■ Set exercise
From the listing below, copy only the lines running from the line that contains "Keep writing the" to the line that contains "return piece", both included.

■ Entries provided
******

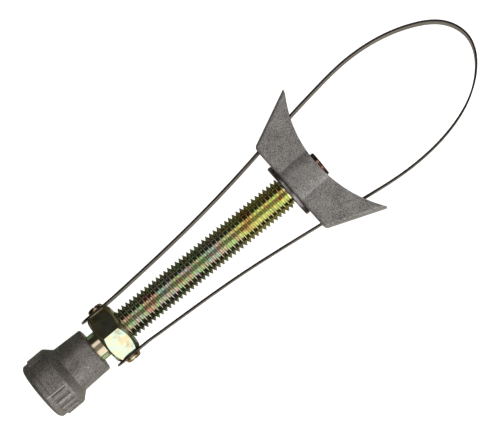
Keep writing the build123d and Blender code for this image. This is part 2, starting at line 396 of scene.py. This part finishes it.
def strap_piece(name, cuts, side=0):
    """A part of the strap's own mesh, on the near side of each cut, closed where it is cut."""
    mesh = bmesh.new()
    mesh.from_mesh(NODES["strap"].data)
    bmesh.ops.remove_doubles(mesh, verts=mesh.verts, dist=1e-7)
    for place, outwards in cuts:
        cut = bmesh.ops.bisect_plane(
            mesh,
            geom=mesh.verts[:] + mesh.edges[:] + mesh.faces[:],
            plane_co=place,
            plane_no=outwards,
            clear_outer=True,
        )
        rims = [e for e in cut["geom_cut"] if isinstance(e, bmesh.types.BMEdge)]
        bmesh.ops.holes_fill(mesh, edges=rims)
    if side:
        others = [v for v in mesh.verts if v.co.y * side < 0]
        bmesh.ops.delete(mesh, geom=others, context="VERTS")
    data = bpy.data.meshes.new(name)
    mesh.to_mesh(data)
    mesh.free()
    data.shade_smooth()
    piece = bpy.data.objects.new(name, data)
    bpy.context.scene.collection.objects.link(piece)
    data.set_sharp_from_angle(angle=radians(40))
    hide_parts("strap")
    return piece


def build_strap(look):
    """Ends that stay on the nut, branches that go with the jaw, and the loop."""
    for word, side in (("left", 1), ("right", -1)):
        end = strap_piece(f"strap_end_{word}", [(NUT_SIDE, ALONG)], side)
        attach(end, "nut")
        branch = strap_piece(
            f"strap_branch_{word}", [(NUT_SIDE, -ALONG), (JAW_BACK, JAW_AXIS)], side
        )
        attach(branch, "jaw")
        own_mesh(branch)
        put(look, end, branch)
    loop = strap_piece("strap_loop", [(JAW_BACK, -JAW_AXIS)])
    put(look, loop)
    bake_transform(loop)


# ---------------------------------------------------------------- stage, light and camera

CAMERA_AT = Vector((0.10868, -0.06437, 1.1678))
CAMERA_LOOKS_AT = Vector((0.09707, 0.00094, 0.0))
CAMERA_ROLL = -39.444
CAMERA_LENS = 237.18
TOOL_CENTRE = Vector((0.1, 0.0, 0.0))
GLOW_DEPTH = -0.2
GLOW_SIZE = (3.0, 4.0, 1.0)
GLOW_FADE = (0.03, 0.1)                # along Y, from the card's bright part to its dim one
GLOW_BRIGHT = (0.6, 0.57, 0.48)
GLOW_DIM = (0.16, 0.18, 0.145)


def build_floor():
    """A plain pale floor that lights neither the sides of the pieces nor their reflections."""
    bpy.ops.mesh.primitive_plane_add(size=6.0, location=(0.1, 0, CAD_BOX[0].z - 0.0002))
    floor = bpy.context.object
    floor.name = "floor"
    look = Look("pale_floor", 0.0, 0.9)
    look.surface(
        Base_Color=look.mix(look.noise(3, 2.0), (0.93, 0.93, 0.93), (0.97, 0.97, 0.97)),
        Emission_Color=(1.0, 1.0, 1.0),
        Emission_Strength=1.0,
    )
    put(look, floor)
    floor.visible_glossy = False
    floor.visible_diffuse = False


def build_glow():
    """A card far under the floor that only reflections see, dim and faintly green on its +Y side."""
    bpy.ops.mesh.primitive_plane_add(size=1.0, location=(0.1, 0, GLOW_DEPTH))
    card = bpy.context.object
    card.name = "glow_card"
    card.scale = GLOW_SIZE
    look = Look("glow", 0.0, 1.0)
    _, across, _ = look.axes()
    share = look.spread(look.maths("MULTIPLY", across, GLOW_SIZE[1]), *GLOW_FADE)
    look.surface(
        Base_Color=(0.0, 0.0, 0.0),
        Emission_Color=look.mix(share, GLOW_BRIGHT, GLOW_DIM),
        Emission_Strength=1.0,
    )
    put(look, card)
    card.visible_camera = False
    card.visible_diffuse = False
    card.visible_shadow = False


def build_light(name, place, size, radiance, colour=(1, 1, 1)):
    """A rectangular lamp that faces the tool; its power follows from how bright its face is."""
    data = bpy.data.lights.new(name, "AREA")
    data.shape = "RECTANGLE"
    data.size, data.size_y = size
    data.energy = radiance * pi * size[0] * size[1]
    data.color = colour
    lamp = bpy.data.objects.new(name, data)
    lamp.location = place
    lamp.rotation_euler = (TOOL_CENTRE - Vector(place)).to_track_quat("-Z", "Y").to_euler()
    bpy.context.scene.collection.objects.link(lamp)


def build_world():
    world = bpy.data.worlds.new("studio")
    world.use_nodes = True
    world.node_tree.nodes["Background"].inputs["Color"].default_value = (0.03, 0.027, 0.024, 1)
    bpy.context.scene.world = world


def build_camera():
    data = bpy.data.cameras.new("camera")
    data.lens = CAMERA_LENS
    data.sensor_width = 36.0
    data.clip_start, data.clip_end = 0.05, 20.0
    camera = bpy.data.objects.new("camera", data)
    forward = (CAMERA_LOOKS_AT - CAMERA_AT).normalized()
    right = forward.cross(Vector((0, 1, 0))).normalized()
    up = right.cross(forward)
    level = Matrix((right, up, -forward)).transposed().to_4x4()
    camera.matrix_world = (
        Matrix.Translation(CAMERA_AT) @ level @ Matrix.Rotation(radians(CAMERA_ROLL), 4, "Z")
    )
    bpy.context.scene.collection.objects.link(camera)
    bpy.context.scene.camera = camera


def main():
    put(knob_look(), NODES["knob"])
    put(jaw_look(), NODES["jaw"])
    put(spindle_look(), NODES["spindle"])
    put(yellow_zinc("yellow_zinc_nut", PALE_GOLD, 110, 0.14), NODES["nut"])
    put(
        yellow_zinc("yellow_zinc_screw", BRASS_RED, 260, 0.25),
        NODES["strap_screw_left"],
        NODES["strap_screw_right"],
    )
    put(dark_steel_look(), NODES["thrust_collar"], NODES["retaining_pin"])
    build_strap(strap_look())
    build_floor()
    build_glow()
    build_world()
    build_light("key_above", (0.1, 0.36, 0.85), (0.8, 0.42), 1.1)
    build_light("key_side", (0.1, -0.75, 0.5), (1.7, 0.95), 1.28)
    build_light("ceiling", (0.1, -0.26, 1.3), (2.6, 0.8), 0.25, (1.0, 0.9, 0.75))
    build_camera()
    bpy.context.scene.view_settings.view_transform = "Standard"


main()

******

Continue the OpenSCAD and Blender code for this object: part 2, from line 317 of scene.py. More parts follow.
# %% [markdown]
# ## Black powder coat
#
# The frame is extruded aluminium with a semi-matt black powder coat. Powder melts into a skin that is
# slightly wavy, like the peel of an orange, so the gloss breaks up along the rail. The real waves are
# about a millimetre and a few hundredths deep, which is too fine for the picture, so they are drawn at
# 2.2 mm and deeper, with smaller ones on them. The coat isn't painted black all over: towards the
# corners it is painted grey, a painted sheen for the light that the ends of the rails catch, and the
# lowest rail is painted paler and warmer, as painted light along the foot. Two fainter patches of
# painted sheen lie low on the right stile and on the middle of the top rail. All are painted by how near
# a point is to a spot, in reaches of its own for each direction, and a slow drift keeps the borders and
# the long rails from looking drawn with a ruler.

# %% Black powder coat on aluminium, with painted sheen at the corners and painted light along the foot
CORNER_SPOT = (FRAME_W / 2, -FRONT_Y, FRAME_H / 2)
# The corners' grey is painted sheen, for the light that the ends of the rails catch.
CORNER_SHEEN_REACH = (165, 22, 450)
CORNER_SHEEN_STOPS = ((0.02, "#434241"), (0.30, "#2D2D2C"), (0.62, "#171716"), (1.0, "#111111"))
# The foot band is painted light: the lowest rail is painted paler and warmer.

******

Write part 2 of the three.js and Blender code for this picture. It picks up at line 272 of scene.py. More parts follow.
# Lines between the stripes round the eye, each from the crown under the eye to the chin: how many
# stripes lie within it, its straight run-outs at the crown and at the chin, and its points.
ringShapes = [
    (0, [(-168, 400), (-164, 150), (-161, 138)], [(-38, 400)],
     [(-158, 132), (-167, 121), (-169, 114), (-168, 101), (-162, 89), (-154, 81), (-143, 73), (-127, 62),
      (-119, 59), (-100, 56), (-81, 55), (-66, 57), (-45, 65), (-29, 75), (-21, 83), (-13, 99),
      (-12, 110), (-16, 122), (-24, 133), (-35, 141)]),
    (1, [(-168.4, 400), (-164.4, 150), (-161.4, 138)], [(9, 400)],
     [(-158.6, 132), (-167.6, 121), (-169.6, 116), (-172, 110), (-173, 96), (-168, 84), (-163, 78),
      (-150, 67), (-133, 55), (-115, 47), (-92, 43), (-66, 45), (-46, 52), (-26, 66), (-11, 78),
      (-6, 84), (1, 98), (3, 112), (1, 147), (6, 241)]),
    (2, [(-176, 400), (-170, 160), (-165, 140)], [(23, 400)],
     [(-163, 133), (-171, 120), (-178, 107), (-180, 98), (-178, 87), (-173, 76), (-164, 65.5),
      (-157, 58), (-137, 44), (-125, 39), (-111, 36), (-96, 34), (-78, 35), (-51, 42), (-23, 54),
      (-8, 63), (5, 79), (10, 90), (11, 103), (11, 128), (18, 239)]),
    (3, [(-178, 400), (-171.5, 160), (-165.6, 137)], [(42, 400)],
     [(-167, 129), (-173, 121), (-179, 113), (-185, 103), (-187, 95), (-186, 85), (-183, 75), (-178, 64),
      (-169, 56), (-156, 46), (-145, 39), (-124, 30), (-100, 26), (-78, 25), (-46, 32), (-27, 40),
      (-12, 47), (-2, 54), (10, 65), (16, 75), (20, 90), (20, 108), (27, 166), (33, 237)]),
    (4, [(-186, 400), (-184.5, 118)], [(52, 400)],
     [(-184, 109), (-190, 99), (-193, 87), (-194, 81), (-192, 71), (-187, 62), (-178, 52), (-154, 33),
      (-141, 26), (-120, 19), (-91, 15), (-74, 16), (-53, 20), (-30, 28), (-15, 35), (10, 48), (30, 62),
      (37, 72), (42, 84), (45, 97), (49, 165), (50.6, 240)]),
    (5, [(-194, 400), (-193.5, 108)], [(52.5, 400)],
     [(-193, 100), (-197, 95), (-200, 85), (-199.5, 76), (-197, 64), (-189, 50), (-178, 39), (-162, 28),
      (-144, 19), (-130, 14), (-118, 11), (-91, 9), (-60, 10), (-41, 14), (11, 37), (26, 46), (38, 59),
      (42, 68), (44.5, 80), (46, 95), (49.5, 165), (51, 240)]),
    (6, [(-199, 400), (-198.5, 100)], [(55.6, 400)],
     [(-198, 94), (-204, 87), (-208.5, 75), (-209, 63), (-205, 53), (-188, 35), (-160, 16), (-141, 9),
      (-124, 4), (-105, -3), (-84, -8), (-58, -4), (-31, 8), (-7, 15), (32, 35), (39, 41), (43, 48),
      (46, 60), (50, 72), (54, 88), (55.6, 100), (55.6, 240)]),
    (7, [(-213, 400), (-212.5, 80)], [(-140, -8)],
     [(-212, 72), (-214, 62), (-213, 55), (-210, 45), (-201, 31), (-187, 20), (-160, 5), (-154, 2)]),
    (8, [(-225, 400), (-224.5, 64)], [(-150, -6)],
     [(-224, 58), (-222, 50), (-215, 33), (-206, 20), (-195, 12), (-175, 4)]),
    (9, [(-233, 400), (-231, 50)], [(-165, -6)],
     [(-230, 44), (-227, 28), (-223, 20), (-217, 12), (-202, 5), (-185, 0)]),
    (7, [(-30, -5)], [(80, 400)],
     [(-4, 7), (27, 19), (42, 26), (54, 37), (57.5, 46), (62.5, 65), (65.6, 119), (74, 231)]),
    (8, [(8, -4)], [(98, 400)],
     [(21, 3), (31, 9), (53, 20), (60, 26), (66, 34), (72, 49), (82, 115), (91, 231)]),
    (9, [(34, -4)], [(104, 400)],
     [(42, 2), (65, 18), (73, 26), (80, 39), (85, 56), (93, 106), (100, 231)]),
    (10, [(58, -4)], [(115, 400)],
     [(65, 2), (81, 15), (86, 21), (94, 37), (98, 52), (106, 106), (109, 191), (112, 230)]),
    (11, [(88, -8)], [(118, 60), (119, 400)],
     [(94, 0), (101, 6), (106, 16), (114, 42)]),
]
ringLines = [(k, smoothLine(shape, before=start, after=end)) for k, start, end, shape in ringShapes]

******

■ Final answer
Keep writing the build123d and Blender code for this image. This is part 2, starting at line 396 of scene.py. This part finishes it.
def strap_piece(name, cuts, side=0):
    """A part of the strap's own mesh, on the near side of each cut, closed where it is cut."""
    mesh = bmesh.new()
    mesh.from_mesh(NODES["strap"].data)
    bmesh.ops.remove_doubles(mesh, verts=mesh.verts, dist=1e-7)
    for place, outwards in cuts:
        cut = bmesh.ops.bisect_plane(
            mesh,
            geom=mesh.verts[:] + mesh.edges[:] + mesh.faces[:],
            plane_co=place,
            plane_no=outwards,
            clear_outer=True,
        )
        rims = [e for e in cut["geom_cut"] if isinstance(e, bmesh.types.BMEdge)]
        bmesh.ops.holes_fill(mesh, edges=rims)
    if side:
        others = [v for v in mesh.verts if v.co.y * side < 0]
        bmesh.ops.delete(mesh, geom=others, context="VERTS")
    data = bpy.data.meshes.new(name)
    mesh.to_mesh(data)
    mesh.free()
    data.shade_smooth()
    piece = bpy.data.objects.new(name, data)
    bpy.context.scene.collection.objects.link(piece)
    data.set_sharp_from_angle(angle=radians(40))
    hide_parts("strap")
    return piece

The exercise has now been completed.